Goal >> Copy each line of the data below with the word "joints".

>>>

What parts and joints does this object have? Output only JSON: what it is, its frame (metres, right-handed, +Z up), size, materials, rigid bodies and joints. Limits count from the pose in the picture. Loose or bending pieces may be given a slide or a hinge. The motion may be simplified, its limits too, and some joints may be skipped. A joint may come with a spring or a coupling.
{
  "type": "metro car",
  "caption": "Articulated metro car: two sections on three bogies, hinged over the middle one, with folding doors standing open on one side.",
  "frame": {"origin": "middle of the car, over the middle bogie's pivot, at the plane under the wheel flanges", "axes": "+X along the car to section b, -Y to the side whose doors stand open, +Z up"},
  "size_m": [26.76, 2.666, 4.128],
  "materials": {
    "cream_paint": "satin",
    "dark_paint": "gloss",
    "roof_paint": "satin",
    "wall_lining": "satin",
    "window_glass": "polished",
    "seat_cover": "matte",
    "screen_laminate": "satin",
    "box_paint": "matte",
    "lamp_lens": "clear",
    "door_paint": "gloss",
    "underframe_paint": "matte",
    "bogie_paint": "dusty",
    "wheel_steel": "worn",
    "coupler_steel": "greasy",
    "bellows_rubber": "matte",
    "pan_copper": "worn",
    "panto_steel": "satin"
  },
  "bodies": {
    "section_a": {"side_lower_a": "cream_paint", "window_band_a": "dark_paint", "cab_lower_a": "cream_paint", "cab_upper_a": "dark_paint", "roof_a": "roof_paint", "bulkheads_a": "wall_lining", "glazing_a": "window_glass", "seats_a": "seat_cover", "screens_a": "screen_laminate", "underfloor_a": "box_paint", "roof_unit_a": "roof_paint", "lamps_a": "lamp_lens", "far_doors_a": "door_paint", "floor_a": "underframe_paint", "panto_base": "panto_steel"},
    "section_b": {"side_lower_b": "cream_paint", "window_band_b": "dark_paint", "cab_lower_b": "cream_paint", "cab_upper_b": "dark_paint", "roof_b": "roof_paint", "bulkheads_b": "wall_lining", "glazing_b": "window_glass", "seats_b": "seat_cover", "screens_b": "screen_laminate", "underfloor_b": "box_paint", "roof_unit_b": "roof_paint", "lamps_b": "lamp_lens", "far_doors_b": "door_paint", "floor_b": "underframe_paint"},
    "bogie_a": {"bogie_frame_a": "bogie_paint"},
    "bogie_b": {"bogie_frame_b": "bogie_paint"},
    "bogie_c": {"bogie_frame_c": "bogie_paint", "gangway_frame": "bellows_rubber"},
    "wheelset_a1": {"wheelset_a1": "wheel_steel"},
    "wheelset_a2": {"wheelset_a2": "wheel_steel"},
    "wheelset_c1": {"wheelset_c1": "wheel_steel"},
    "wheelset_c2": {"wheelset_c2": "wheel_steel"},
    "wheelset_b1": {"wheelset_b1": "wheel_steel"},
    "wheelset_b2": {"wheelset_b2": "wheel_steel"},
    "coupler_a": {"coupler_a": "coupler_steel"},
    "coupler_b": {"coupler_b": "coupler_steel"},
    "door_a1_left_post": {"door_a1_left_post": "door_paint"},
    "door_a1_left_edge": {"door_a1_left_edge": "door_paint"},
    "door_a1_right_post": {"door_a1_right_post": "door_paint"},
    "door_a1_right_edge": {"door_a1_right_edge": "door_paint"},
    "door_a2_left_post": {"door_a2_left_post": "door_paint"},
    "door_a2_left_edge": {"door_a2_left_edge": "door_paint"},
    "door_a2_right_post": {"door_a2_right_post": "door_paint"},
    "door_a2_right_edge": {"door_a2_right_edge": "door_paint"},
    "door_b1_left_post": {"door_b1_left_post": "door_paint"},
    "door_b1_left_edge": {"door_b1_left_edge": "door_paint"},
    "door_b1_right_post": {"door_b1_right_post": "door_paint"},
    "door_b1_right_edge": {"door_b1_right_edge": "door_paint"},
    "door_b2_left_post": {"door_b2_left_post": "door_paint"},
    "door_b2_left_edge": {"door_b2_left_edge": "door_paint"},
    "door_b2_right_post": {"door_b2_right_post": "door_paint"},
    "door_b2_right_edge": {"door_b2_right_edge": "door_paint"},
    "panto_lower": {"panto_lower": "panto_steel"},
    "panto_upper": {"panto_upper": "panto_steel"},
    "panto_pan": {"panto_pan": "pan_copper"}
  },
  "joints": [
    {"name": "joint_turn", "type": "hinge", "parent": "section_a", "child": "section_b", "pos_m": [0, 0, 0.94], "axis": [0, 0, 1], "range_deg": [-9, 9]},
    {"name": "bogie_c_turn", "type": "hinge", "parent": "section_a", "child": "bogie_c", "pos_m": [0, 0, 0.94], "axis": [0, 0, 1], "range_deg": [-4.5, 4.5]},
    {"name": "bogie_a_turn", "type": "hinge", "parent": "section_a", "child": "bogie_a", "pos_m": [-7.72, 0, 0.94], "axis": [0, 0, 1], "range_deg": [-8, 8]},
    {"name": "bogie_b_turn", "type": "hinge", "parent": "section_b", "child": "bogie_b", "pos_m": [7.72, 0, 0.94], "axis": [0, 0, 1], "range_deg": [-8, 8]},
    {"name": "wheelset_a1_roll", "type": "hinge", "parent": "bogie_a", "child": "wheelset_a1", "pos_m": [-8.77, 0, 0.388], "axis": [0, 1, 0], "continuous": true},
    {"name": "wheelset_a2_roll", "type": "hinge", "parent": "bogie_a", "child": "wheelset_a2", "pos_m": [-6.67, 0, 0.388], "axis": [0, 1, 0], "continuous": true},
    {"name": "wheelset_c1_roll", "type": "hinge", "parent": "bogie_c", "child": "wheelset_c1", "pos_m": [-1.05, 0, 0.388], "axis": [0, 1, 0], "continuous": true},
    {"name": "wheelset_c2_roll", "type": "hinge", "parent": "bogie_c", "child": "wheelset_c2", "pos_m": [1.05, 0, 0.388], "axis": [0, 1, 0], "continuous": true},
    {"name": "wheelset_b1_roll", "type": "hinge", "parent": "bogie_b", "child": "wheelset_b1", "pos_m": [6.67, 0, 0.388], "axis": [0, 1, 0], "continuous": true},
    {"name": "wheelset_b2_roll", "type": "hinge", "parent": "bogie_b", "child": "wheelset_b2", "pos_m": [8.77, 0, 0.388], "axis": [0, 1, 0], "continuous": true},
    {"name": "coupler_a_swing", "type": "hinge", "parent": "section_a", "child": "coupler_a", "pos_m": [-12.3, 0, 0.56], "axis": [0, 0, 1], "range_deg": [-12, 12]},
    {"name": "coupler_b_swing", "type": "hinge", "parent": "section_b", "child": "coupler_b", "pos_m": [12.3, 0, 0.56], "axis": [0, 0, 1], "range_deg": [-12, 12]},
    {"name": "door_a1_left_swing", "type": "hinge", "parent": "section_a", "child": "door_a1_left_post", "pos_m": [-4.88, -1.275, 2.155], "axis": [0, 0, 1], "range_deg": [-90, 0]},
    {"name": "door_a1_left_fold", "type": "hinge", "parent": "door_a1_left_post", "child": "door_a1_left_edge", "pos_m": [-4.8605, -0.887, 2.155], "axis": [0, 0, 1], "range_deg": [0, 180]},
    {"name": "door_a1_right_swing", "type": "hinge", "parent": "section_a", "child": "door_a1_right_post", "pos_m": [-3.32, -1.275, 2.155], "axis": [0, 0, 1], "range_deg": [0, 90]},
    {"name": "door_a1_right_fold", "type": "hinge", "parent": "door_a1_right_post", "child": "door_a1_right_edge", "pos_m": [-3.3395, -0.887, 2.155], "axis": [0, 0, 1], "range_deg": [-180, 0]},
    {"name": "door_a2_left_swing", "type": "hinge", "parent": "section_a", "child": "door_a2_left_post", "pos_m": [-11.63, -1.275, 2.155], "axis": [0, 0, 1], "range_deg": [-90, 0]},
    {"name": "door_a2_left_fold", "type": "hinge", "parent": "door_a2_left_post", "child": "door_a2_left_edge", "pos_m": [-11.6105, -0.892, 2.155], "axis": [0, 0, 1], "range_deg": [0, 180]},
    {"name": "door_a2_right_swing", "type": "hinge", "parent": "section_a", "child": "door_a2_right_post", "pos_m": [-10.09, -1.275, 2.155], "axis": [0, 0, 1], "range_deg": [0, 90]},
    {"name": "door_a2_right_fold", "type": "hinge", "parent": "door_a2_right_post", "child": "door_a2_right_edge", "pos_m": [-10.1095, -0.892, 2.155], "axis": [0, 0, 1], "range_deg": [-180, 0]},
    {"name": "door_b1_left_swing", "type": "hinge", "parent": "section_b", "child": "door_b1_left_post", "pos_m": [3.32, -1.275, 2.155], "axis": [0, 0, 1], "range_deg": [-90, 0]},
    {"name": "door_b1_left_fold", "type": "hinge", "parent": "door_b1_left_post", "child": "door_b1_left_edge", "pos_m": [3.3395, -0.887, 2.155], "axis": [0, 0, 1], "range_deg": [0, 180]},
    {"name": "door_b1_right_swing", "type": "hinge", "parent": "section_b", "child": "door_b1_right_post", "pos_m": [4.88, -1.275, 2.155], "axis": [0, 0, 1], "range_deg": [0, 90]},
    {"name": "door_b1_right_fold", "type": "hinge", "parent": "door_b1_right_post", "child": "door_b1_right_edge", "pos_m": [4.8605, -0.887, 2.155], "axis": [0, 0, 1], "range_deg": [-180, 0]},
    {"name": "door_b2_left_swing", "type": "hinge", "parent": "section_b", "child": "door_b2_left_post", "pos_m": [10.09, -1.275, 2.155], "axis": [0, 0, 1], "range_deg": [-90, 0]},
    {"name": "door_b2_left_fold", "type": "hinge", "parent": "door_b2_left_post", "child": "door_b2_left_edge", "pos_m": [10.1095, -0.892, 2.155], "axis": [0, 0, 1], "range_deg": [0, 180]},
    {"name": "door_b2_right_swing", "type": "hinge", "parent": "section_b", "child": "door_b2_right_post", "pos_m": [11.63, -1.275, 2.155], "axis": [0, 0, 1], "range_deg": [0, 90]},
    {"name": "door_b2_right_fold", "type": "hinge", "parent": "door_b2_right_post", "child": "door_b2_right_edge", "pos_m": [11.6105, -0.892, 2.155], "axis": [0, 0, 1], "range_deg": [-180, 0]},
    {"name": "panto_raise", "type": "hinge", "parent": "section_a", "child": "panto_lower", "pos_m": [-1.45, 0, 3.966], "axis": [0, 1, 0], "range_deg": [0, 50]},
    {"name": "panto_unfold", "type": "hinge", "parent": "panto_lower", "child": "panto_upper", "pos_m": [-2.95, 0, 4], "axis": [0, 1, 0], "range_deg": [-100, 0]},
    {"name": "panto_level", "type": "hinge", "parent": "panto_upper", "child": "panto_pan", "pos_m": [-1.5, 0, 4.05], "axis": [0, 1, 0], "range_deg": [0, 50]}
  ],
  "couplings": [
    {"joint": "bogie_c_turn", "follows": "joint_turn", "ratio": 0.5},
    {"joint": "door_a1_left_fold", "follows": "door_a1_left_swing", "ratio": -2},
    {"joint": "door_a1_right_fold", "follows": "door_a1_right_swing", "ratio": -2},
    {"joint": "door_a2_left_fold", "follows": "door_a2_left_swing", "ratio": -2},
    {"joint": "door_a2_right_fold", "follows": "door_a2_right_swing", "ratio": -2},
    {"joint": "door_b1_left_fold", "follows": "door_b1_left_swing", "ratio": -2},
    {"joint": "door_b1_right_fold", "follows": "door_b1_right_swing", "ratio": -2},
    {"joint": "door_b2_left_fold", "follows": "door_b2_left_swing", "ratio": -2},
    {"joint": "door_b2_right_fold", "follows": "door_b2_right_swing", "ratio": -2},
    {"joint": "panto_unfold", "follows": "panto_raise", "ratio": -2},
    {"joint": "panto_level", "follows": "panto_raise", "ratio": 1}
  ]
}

<<<

Final answer >>
What parts and joints does this object have? Output only JSON: what it is, its frame (metres, right-handed, +Z up), size, materials, rigid bodies and joints. Limits count from the pose in the picture. Loose or bending pieces may be given a slide or a hinge. The motion may be simplified, its limits too, and some joints may be skipped. A joint may come with a spring or a coupling.
  "joints": [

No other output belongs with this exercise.